先日、遊びに来た孫たちを千々石海水浴場海岸へ連れて行き、一緒に砂浜に下りて気づいたのですが、現在は海水浴場前の砂浜にも大小の丸い石が帯状にゴロゴロと散らばりつつありました。

昨年末に来たときはこんなはずではなかったようだが、その時は潮の関係で海の下に隠れていたのかなと暫し言葉を失い、これでは子どもたちがここで泳ぐのは危険になったと思い、私たちが小中学生の頃よく泳いだ遠浅の白砂青松の美しい千々石海水浴場の変わりように、ある面のショックを受けました。

この石ころたちは当然、潮の流れによって運ばれてきたものでしようが、これも海水温の上昇やコンクリート防波堤の設置などの影響による潮流の変化によるものとしたら、悲しくなります。

防災のためには、強固な防波堤が必要であることは理解できますが、HTBを設計監修された池田武邦先生が西彼町琵琶の首鼻で、環境との共生のため、町が先生の近くの海岸をコンクリート護岸にするよう計画していたのを先生が行政と掛け合い、また、個人的には農家の作物被害の補償を約束してまで設置された自然石の緩傾斜石積みの自然護岸では、コンクリート護岸とは海の生態系が全く違っているのを学びました。

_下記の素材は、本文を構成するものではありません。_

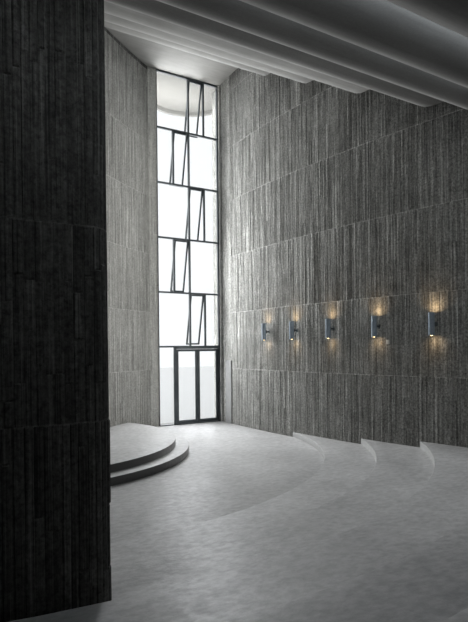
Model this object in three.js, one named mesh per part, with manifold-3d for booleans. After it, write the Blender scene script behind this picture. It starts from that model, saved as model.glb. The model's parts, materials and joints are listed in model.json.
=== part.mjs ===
// A small modern church: curved board-marked concrete walls, a roof that steps down
// from the tall window to the rear, glazed strips between the roof steps, a glazed
// double door at the foot of the window, a round dais and a floor in low curved tiers.
//
// Plan frame: x runs along the tall window, y points out through it, z is up.
// Lengths are in millimetres. The finished group is moved so that its origin is the
// centre of its footprint, at the level of the flat underside.
import * as THREE from 'three';
import { mergeVertices } from 'three/addons/utils/BufferGeometryUtils.js';
import Module from 'manifold-3d';

// General
const GAP = 0.3;                     // clearance between pieces that bear on each other
const FLOOR = 200;                   // top of the main floor above the base
const WALL = 300;                    // wall thickness
const FAR = 30000;                   // reach of the cutting solids
const FACET = 1300;                  // aimed length of one flat facet of a curved wall
const DEGREE = Math.PI / 180;

// Tall window in the front split
const WINDOW_LEFT = -1930;
const WINDOW_RIGHT = 70;
const MODULES = 4;
const ROWS = 5;
const ROW_HEIGHT = 1548;
const DOOR_ROW = 2250;               // main floor to the centre of the transom
const BAR = 50;                      // width of a bar
const BAR_FACE = 30;                 // distance of a bar's faces from the window plane
const PANE = 12;
const SILL = 20;
const WIDE_PANE_FIRST = [true, false, true, false, true];   // from the lowest row up
const SASH_RAIL = 42;
const SASH_DEPTH = 44;
const SASH_PANE = 8;
const SASH_SIDE_GAP = 3;
const SASH_ANGLE = 12 * DEGREE;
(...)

また、35年余り前には橘湾で10隻のタンカーによる石油備蓄が行われた時期がありました。その際、海岸近辺に住む人達から、海に常時浮かんでいるタンカー船の影響からか以前と潮の流れが変わり、海岸の砂が流れて減ったということを聞いたことがありますし、また漁師の人達からは、その後の地球温暖化による生態系の変化などもあって、これまで湾内で獲れていた魚が今ではほとんど獲れなくなっている魚もあるとも聞いています。

自然の崩壊、地球の崩壊が始まっていることに、私たちは真剣に向き合わなければならない時期にあると思いますが、人間は何と愚かなことをしているのかと、腹立たしくもなりました。